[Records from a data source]
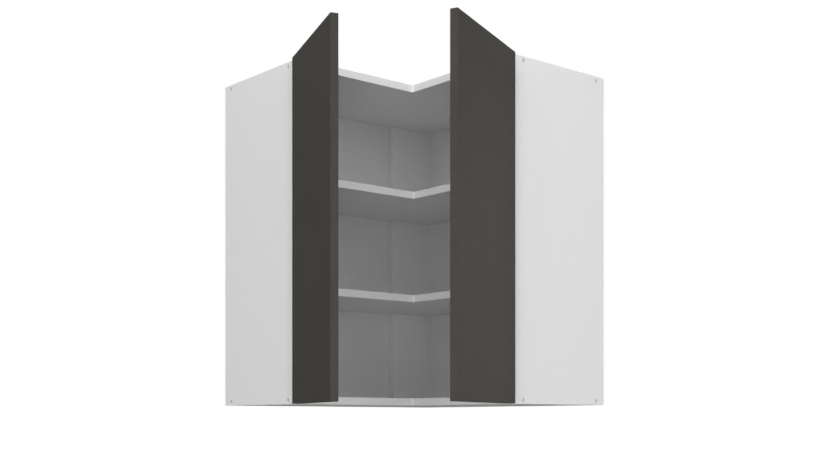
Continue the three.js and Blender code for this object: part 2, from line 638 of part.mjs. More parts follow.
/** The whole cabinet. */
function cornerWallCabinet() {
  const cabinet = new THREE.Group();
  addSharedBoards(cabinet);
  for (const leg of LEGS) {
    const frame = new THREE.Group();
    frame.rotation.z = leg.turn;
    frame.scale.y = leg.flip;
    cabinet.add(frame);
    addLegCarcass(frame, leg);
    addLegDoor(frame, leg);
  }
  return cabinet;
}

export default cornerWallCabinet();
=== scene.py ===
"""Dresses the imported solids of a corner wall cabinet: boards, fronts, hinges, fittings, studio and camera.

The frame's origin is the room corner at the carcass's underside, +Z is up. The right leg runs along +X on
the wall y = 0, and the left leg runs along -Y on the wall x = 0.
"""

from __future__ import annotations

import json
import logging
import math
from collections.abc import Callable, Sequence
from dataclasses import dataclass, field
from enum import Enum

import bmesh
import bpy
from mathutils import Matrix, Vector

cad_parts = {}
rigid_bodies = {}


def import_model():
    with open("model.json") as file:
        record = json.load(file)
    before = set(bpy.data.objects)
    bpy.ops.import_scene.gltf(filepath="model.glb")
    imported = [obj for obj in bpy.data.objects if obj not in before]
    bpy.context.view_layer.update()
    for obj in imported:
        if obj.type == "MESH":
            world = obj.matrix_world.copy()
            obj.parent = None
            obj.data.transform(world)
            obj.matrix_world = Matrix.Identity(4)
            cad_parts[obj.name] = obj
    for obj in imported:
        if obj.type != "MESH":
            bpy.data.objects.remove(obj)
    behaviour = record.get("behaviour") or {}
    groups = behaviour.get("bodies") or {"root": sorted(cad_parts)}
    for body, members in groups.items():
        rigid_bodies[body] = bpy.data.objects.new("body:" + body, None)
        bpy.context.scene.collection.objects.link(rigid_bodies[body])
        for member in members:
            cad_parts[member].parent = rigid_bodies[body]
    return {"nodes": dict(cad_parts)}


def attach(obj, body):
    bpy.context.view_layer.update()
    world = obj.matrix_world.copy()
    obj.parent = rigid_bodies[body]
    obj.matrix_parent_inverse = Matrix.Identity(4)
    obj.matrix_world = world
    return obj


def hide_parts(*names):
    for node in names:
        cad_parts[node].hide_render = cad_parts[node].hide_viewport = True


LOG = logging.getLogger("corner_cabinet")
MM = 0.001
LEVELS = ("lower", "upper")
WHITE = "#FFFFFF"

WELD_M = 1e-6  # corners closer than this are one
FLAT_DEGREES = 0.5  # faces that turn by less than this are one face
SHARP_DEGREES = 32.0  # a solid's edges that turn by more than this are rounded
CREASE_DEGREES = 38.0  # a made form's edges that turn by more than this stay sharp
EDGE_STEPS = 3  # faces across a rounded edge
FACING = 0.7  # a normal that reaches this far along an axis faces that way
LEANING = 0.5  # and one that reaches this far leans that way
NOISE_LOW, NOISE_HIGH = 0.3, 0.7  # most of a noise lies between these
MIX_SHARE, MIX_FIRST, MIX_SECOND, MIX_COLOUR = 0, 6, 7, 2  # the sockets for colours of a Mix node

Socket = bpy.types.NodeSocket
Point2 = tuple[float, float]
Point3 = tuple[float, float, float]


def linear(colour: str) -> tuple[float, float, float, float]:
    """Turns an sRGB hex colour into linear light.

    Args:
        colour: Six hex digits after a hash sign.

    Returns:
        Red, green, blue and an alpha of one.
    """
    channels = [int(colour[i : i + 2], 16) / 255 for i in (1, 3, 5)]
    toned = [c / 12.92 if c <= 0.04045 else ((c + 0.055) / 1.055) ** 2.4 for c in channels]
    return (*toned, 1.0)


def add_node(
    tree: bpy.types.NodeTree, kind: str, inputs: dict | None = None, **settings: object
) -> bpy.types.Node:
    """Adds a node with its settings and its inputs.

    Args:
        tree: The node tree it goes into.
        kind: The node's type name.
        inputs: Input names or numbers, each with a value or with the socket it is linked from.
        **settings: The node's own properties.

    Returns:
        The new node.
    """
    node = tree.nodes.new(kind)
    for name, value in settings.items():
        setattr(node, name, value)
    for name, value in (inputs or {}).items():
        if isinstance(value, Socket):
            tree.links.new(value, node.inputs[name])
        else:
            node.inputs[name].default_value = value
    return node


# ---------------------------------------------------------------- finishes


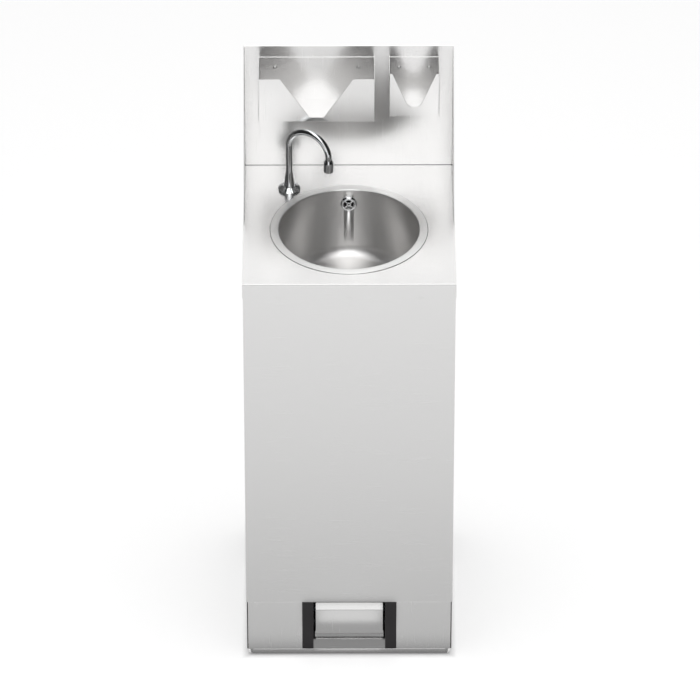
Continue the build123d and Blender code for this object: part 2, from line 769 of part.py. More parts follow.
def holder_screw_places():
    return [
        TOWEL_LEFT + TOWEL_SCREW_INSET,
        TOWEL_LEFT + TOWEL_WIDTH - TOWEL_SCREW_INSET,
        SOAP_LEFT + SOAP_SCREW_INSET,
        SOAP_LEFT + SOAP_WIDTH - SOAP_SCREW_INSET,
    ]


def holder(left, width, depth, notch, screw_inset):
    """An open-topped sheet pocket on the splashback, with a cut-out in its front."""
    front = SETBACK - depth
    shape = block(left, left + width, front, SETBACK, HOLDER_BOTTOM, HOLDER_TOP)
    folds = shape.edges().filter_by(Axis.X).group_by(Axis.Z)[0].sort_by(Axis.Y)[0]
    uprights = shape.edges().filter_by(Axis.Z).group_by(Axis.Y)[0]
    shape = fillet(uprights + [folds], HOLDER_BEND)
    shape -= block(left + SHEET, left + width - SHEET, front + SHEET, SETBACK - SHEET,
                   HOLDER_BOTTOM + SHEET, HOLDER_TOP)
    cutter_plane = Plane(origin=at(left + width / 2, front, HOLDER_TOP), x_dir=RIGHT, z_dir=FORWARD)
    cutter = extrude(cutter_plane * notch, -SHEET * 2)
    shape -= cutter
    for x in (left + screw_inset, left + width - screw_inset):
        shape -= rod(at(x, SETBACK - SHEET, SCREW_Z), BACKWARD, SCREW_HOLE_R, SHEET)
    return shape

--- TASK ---
Output exactly the lines running from the line containing "const cabinet = new THREE.Group();" through the line containing "for member in", and only those lines.

--- OUTPUT ---
  const cabinet = new THREE.Group();
  addSharedBoards(cabinet);
  for (const leg of LEGS) {
    const frame = new THREE.Group();
    frame.rotation.z = leg.turn;
    frame.scale.y = leg.flip;
    cabinet.add(frame);
    addLegCarcass(frame, leg);
    addLegDoor(frame, leg);
  }
  return cabinet;
}

export default cornerWallCabinet();
=== scene.py ===
"""Dresses the imported solids of a corner wall cabinet: boards, fronts, hinges, fittings, studio and camera.

The frame's origin is the room corner at the carcass's underside, +Z is up. The right leg runs along +X on
the wall y = 0, and the left leg runs along -Y on the wall x = 0.
"""

from __future__ import annotations

import json
import logging
import math
from collections.abc import Callable, Sequence
from dataclasses import dataclass, field
from enum import Enum

import bmesh
import bpy
from mathutils import Matrix, Vector

cad_parts = {}
rigid_bodies = {}


def import_model():
    with open("model.json") as file:
        record = json.load(file)
    before = set(bpy.data.objects)
    bpy.ops.import_scene.gltf(filepath="model.glb")
    imported = [obj for obj in bpy.data.objects if obj not in before]
    bpy.context.view_layer.update()
    for obj in imported:
        if obj.type == "MESH":
            world = obj.matrix_world.copy()
            obj.parent = None
            obj.data.transform(world)
            obj.matrix_world = Matrix.Identity(4)
            cad_parts[obj.name] = obj
    for obj in imported:
        if obj.type != "MESH":
            bpy.data.objects.remove(obj)
    behaviour = record.get("behaviour") or {}
    groups = behaviour.get("bodies") or {"root": sorted(cad_parts)}
    for body, members in groups.items():
        rigid_bodies[body] = bpy.data.objects.new("body:" + body, None)
        bpy.context.scene.collection.objects.link(rigid_bodies[body])
        for member in members:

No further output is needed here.